▸ WHAT TO WORK ON
Copy every line of the listing that holds the string "Write".
** start of EXERCISE DATA **
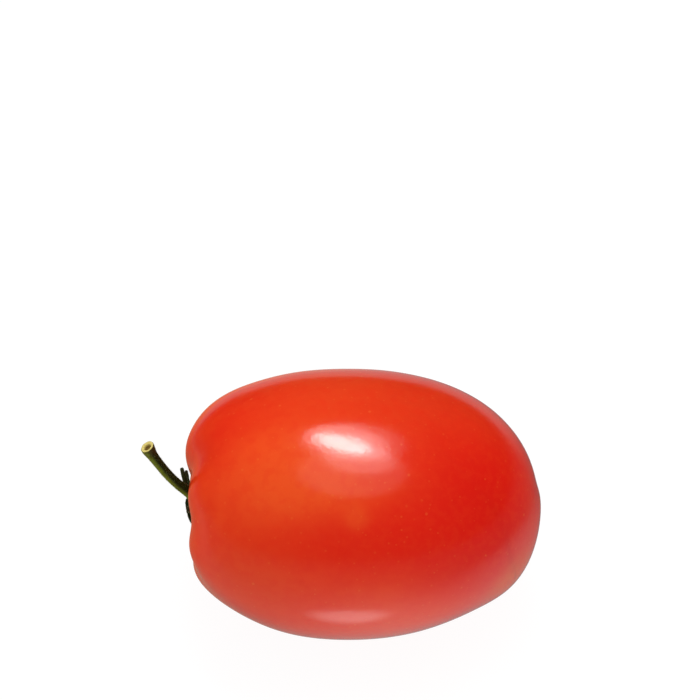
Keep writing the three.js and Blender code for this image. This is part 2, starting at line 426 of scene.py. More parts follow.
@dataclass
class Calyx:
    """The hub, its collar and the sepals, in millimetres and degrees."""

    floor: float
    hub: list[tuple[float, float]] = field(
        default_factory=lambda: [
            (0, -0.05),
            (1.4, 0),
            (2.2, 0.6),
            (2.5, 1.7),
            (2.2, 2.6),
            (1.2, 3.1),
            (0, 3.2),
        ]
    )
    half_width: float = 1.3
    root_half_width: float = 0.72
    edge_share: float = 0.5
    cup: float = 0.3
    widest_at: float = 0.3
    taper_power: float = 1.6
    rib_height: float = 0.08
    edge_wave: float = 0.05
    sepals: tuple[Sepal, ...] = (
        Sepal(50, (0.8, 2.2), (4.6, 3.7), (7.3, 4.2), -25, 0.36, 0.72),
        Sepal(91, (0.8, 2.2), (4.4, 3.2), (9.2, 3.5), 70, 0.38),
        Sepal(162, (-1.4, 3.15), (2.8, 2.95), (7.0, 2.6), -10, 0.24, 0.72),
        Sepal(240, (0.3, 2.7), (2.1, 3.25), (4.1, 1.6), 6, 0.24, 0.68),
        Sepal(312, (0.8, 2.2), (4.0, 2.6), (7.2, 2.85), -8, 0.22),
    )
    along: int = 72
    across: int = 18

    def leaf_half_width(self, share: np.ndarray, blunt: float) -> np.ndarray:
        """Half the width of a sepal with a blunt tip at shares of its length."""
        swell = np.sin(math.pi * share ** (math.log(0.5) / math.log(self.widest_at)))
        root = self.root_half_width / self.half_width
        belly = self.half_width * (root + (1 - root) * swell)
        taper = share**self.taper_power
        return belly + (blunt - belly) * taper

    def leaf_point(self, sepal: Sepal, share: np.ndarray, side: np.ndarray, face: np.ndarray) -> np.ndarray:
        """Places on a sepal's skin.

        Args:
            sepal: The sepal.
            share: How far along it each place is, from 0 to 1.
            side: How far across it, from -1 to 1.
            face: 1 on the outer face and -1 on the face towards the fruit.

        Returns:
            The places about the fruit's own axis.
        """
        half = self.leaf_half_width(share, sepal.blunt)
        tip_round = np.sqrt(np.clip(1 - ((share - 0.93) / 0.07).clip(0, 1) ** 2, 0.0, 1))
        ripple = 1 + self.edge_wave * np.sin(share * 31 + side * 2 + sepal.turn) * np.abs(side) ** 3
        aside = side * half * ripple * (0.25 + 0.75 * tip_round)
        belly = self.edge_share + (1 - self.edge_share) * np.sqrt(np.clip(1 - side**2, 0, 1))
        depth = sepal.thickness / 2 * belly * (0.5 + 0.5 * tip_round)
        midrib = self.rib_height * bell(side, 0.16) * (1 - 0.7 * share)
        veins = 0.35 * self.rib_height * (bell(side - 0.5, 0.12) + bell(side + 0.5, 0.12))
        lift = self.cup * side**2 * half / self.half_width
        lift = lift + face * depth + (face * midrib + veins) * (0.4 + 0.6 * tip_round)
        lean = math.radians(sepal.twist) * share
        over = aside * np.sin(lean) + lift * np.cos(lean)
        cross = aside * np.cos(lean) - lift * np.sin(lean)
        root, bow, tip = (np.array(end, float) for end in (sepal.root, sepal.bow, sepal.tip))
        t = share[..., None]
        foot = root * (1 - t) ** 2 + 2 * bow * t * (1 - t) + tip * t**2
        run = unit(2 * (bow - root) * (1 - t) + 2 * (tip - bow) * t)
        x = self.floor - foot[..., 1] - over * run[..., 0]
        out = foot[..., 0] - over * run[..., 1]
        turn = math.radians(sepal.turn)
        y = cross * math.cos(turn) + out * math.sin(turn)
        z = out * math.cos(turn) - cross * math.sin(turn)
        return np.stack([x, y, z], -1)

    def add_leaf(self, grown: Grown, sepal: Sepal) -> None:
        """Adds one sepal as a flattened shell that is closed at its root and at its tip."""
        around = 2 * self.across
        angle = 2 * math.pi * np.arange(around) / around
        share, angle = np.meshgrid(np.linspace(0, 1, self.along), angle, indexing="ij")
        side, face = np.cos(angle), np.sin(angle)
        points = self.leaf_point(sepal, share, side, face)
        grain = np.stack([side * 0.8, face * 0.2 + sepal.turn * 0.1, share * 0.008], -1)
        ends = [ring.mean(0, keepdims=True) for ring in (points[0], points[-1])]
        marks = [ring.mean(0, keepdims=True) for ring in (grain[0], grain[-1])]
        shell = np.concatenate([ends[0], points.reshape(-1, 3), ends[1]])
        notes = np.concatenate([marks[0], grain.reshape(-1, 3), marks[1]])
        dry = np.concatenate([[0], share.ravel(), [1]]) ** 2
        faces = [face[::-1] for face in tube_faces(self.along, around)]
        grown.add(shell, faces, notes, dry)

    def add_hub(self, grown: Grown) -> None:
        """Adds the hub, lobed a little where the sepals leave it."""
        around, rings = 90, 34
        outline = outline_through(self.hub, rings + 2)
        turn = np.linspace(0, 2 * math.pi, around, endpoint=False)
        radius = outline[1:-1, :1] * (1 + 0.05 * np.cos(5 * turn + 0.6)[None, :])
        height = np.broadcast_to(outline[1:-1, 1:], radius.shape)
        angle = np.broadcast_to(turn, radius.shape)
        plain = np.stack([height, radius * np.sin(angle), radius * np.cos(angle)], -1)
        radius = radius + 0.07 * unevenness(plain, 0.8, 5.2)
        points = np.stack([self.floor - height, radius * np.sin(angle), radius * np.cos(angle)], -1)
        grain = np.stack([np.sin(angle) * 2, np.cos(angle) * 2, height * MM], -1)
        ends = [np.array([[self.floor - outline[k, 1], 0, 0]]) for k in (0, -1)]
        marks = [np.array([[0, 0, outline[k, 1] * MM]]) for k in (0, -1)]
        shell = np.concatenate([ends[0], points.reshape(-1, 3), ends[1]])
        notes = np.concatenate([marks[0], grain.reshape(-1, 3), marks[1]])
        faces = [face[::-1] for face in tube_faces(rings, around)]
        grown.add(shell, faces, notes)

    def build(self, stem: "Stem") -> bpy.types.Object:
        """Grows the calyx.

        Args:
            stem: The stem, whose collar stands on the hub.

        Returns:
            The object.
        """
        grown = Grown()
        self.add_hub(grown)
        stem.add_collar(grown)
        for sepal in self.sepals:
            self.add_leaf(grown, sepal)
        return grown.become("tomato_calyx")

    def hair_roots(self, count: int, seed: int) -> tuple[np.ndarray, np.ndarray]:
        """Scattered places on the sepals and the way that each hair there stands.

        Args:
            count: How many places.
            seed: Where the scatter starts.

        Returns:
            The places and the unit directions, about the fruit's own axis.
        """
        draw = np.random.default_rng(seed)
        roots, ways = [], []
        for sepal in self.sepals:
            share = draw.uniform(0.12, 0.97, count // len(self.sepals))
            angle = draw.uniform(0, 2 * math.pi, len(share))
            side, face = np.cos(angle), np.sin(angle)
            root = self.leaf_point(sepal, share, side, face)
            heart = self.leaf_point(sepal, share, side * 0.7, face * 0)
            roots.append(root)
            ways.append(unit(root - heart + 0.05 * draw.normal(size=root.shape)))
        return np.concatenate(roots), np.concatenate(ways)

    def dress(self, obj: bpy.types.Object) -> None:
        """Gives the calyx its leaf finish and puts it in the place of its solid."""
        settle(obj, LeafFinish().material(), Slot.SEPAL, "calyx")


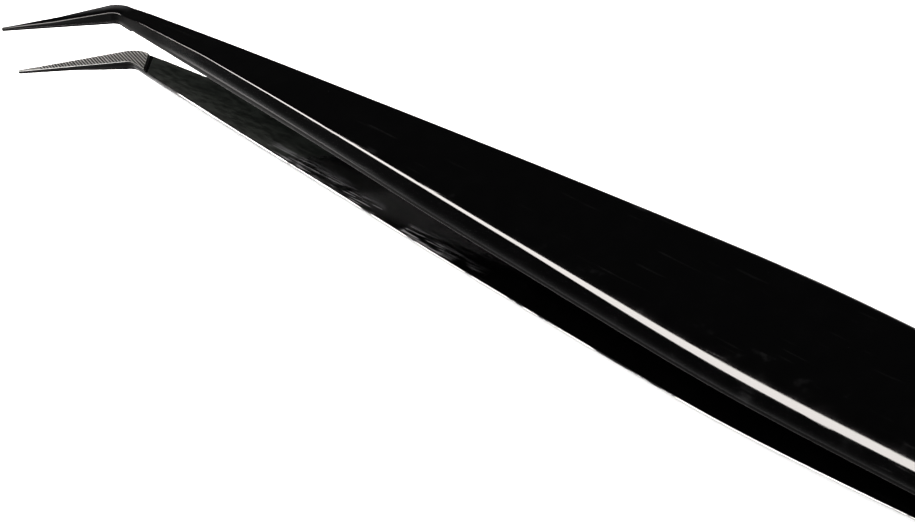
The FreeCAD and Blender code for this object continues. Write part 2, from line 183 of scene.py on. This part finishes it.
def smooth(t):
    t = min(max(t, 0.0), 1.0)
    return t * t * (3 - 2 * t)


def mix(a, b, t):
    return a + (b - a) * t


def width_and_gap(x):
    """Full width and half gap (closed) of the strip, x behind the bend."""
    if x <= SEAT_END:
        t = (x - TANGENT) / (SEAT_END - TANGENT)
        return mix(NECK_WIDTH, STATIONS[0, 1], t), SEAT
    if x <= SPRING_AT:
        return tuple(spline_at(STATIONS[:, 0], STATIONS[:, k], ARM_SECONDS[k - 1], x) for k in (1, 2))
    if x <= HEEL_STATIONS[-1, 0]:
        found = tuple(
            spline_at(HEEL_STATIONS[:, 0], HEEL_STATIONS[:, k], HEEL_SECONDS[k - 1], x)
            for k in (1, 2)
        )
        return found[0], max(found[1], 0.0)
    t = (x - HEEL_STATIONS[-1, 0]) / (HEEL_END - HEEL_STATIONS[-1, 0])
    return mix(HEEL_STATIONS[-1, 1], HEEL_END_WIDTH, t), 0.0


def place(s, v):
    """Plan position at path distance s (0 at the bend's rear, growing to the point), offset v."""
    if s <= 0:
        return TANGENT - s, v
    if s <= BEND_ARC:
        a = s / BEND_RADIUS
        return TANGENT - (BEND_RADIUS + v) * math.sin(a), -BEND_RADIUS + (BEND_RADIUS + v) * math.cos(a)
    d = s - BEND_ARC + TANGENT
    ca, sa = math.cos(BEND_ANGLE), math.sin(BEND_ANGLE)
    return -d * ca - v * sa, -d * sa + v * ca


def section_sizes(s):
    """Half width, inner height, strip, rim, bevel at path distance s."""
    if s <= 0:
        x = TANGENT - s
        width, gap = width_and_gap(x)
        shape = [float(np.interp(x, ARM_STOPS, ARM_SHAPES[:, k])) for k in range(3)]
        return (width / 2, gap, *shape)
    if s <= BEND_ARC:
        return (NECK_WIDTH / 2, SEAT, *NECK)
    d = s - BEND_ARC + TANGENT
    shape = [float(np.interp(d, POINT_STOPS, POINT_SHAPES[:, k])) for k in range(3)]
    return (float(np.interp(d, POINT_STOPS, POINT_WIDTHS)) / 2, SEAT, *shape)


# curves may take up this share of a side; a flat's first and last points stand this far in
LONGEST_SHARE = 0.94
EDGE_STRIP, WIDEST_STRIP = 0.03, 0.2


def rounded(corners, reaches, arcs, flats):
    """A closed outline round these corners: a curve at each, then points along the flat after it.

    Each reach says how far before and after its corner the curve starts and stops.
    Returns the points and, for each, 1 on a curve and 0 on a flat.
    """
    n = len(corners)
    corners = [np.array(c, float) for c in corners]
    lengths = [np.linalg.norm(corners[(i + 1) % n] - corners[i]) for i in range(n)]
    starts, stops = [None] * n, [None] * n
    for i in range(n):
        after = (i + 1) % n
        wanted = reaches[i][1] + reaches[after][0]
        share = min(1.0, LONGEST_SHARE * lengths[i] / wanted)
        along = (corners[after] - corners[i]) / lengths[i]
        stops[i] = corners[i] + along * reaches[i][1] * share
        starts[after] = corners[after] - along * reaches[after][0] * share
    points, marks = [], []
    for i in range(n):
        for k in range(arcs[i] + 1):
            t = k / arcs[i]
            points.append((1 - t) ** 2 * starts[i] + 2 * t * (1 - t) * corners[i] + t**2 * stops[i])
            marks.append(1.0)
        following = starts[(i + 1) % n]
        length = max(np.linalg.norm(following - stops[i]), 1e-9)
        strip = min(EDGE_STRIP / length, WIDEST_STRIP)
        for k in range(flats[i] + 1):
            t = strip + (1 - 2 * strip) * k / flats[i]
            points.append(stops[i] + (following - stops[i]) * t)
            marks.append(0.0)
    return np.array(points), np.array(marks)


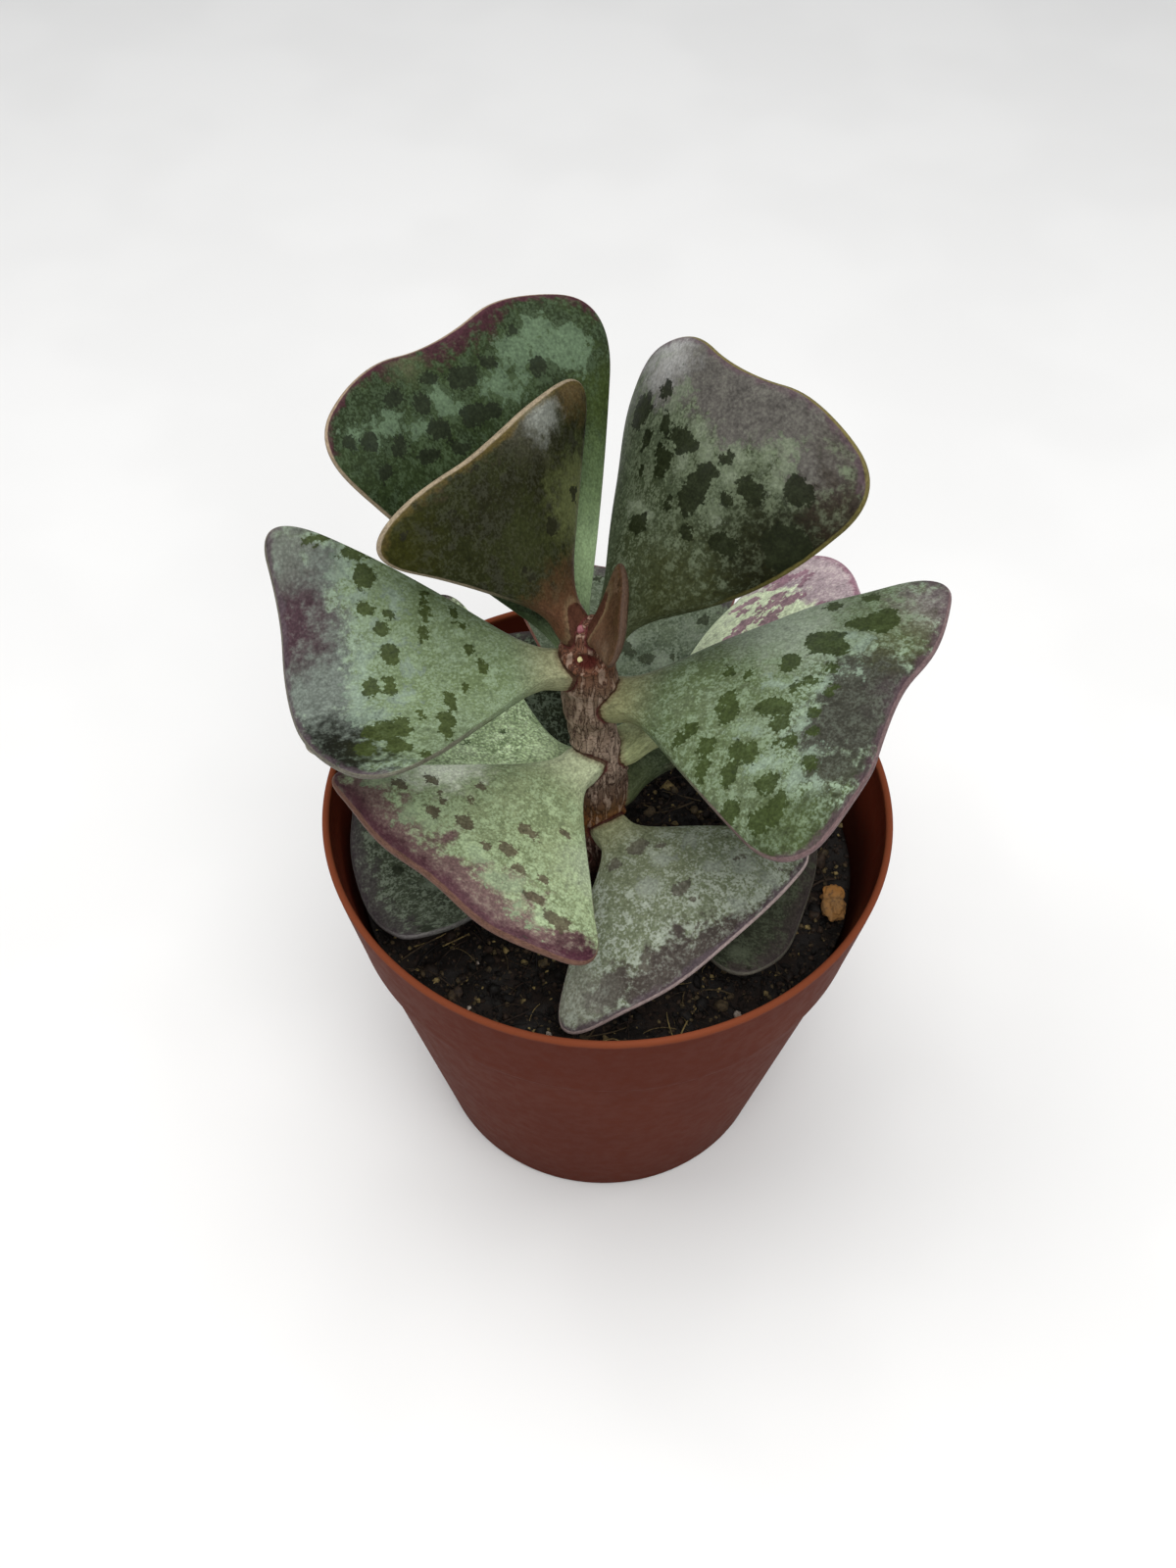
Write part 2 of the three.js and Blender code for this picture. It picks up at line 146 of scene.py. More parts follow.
** end of EXERCISE DATA **
▸ ANSWER TO THE EXERCISE
The FreeCAD and Blender code for this object continues. Write part 2, from line 183 of scene.py on. This part finishes it.
Write part 2 of the three.js and Blender code for this picture. It picks up at line 146 of scene.py. More parts follow.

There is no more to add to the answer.